On 8/30/07, Andrew <bouncey2k@gmail.com> wrote:
I was wondering "what about a requiring-language template?"

For example we could add in the information template - in the
description field - the main language-templates:

{{Information
|Description =
{{de|...}}
{{en|...}}
{{es|...}}
{{fr|...}}
{{it|...}}

When a language-template is not filled it could appear

en: description of XXX
fr: *description in french language required*
it: descrizione di XXX
ecc..

When a language is missing, the picture could be automatically put in
a category like [[Category: French description required]].

The problem with this is that nearly every image on Commons needs to be translated into some language.
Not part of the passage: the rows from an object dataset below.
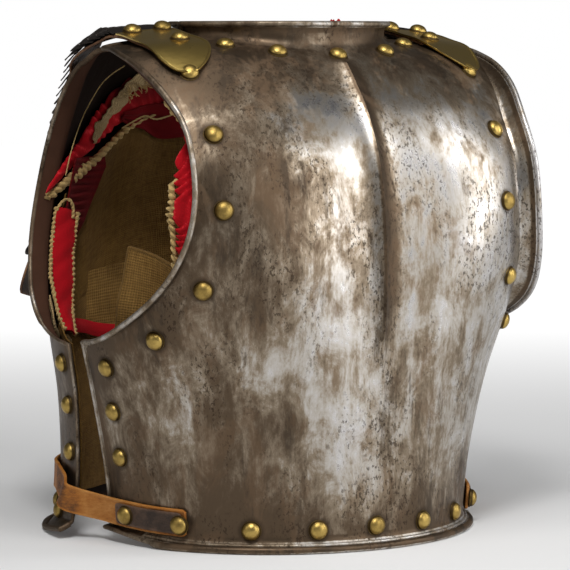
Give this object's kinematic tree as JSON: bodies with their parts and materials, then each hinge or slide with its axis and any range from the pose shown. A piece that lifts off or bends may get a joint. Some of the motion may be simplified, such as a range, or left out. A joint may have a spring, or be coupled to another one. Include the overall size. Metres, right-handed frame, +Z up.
{
  "type": "cuirass",
  "caption": "Cavalry cuirass: steel breastplate and backplate with brass rivets, scaled shoulder straps, a leather waist belt and bordered canvas linings.",
  "frame": {"origin": "on the ground under the middle of the waist, where the lower rims rest", "axes": "+Z up; the chest faces -Y; the wearer's right side is at -X"},
  "size_m": [0.3798, 0.3266, 0.414],
  "materials": {
    "steel": "worn polish with brown rust stains",
    "brass": "tarnished",
    "leather": "worn",
    "dark_leather": "worn",
    "scales": "dark patina",
    "canvas": "coarse weave, stained",
    "red_cloth": "felted wool",
    "cord": "twisted twine"
  },
  "bodies": {
    "root": {"breastplate": "steel", "backplate": "steel", "right_neck_rivet_1": "brass", "left_neck_rivet_1": "brass", "right_neck_rivet_2": "brass", "left_neck_rivet_2": "brass", "right_armhole_rivet_1": "brass", "left_armhole_rivet_1": "brass", "right_armhole_rivet_2": "brass", "left_armhole_rivet_2": "brass", "right_armhole_rivet_3": "brass", "left_armhole_rivet_3": "brass", "right_armhole_rivet_4": "brass", "left_armhole_rivet_4": "brass", "right_armhole_rivet_5": "brass", "left_armhole_rivet_5": "brass", "right_side_rivet_1": "brass", "left_side_rivet_1": "brass", "right_side_rivet_2": "brass", "left_side_rivet_2": "brass", "right_side_rivet_3": "brass", "left_side_rivet_3": "brass", "right_belt_rivet_1": "brass", "left_belt_rivet_1": "brass", "right_belt_rivet_2": "brass", "left_belt_rivet_2": "brass", "right_hem_rivet_1": "brass", "left_hem_rivet_1": "brass", "right_hem_rivet_2": "brass", "left_hem_rivet_2": "brass", "right_end_rivet_1": "brass", "left_end_rivet_1": "brass", "right_end_rivet_2": "brass", "left_end_rivet_2": "brass", "right_end_rivet_3": "brass", "left_end_rivet_3": "brass", "neck_rivet_3": "brass", "hem_rivet_3": "brass", "right_strap": "leather", "left_strap": "leather", "right_scales": "scales", "left_scales": "scales", "right_end_plate": "brass", "left_end_plate": "brass", "right_belt": "leather", "left_belt": "leather", "right_belt_tab": "dark_leather", "left_belt_tab": "dark_leather", "right_lining_flap": "canvas", "left_lining_flap": "canvas", "buckle": "brass", "breast_lining": "canvas", "back_lining": "canvas", "breast_ruffle": "red_cloth", "back_border": "red_cloth", "breast_cord": "cord", "back_cord_inner": "cord", "back_cord_outer": "cord", "torn_edge": "canvas", "neck_scrap": "red_cloth"}
  },
  "joints": []
}
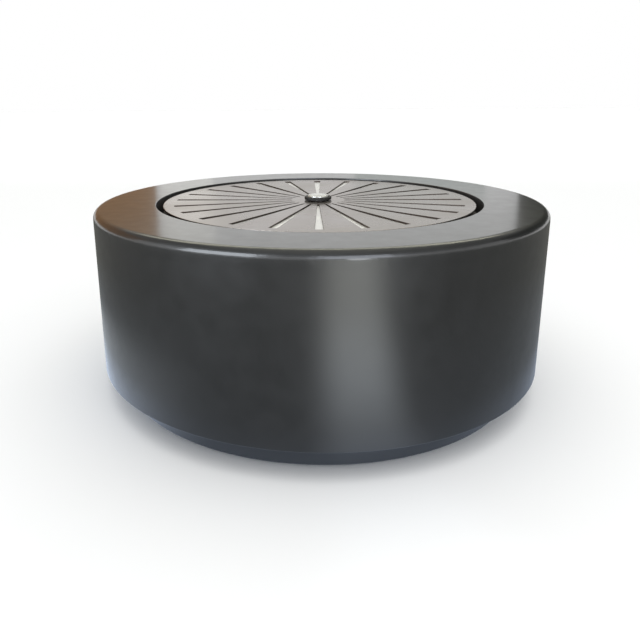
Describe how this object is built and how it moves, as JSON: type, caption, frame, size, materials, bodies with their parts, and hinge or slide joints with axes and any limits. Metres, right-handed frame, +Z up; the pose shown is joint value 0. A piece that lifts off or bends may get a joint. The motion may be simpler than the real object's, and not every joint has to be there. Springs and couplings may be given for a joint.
{
  "type": "fire pit",
  "caption": "Round steel fire pit: low drum with a flat rim on a recessed plinth, lift-out fire bowl, and a radially slotted stainless cover grate with a centre knob that turns a shutter.",
  "frame": {"origin": "on the ground under the drum's axis, at the lowest face of the feet", "axes": "+Z up along the drum's axis, -Y towards the front, +X to the right seen from the front"},
  "size_m": [0.8999, 0.9, 0.3757],
  "materials": {
    "drum_coat": "fine-textured satin powder coat",
    "heatproof_black": "matt heat-proof enamel",
    "brushed_stainless": "brushed",
    "polished_stainless": "polished",
    "zinc_steel": "zinc plated",
    "knob_black": "matt phenolic",
    "foot_plastic": "matt",
    "mill_steel": "blackened hot-rolled"
  },
  "bodies": {
    "drum": {"rim_ring": "drum_coat", "drum_wall": "drum_coat", "plinth_ring": "drum_coat", "base_plate": "drum_coat", "throat_collar": "heatproof_black", "rim_gussets": "heatproof_black", "bowl_rests": "heatproof_black", "foot_brackets": "drum_coat", "foot_weld_nuts": "zinc_steel", "ember_shield": "heatproof_black", "shield_spacers": "zinc_steel", "shield_screws": "zinc_steel", "shield_nuts": "zinc_steel"},
    "bowl": {"fire_bowl": "heatproof_black", "bowl_flange": "heatproof_black", "bowl_handles": "heatproof_black"},
    "fuel_grate": {"fuel_grate_bars": "mill_steel", "fuel_grate_ring": "mill_steel", "fuel_grate_legs": "mill_steel"},
    "cover": {"grate_plate": "brushed_stainless", "grate_support_ring": "brushed_stainless", "hub_bush": "brushed_stainless", "shutter_clips": "brushed_stainless", "stop_pin": "brushed_stainless"},
    "shutter": {"shutter_disc": "polished_stainless", "hub_stud": "brushed_stainless", "shutter_rivets": "brushed_stainless", "knob_ring": "knob_black", "knob_cap": "polished_stainless"},
    "foot_1": {"foot_stud_1": "zinc_steel", "foot_pad_1": "foot_plastic"},
    "foot_2": {"foot_stud_2": "zinc_steel", "foot_pad_2": "foot_plastic"},
    "foot_3": {"foot_stud_3": "zinc_steel", "foot_pad_3": "foot_plastic"},
    "foot_4": {"foot_stud_4": "zinc_steel", "foot_pad_4": "foot_plastic"}
  },
  "joints": [
    {"name": "bowl_lift", "type": "slide", "parent": "drum", "child": "bowl", "axis": [0, 0, 1], "range_m": [0, 0.3]},
    {"name": "cover_lift", "type": "slide", "parent": "bowl", "child": "cover", "axis": [0, 0, 1], "range_m": [0, 0.2]},
    {"name": "shutter_turn", "type": "hinge", "parent": "cover", "child": "shutter", "pos_m": [0, 0, 0.3597], "axis": [0, 0, 1], "range_deg": [0, 7.5]},
    {"name": "fuel_grate_lift", "type": "slide", "parent": "bowl", "child": "fuel_grate", "axis": [0, 0, 1], "range_m": [0, 0.15]},
    {"name": "foot_1_adjust", "type": "slide", "parent": "drum", "child": "foot_1", "axis": [0, 0, -1], "range_m": [0, 0.015]},
    {"name": "foot_2_adjust", "type": "slide", "parent": "drum", "child": "foot_2", "axis": [0, 0, -1], "range_m": [0, 0.015]},
    {"name": "foot_3_adjust", "type": "slide", "parent": "drum", "child": "foot_3", "axis": [0, 0, -1], "range_m": [0, 0.015]},
    {"name": "foot_4_adjust", "type": "slide", "parent": "drum", "child": "foot_4", "axis": [0, 0, -1], "range_m": [0, 0.015]}
  ]
}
The only images that are consistently translated into more than 5 are the featured pictures and pictures of the day, but considering how many files Commons has that is certainly a small percentage.

Categories such as you describe may seem like a good idea, but they will contain about (very very vague guess here) 95% of all the files we currently have; at 1,828,506 files and counting, that is a lot of files to have in a category. The only category that will be less full would be the "English translation required" category, but that one will have quite a number of files as well.

I think a better way to do it is probably to increase awareness about translation efforts, ask for volunteers to translate images as they come across them, or even let other-language wikis know that their contributors are more than welcome to come to Commons and translate the description of a file they are using. If every person who comes from it. or fr. or de. or ru. or zh. (etc. etc.) wiki to find a picture for a new article on their wikipedia translated the descriptions of the 5 - 10 files they come across in their search, that would be a huge help. If there are 200 people from other-language wikis coming to Commons every day to look for images, each look at at 3 images and translate the descriptions, that's 600 new translations per day.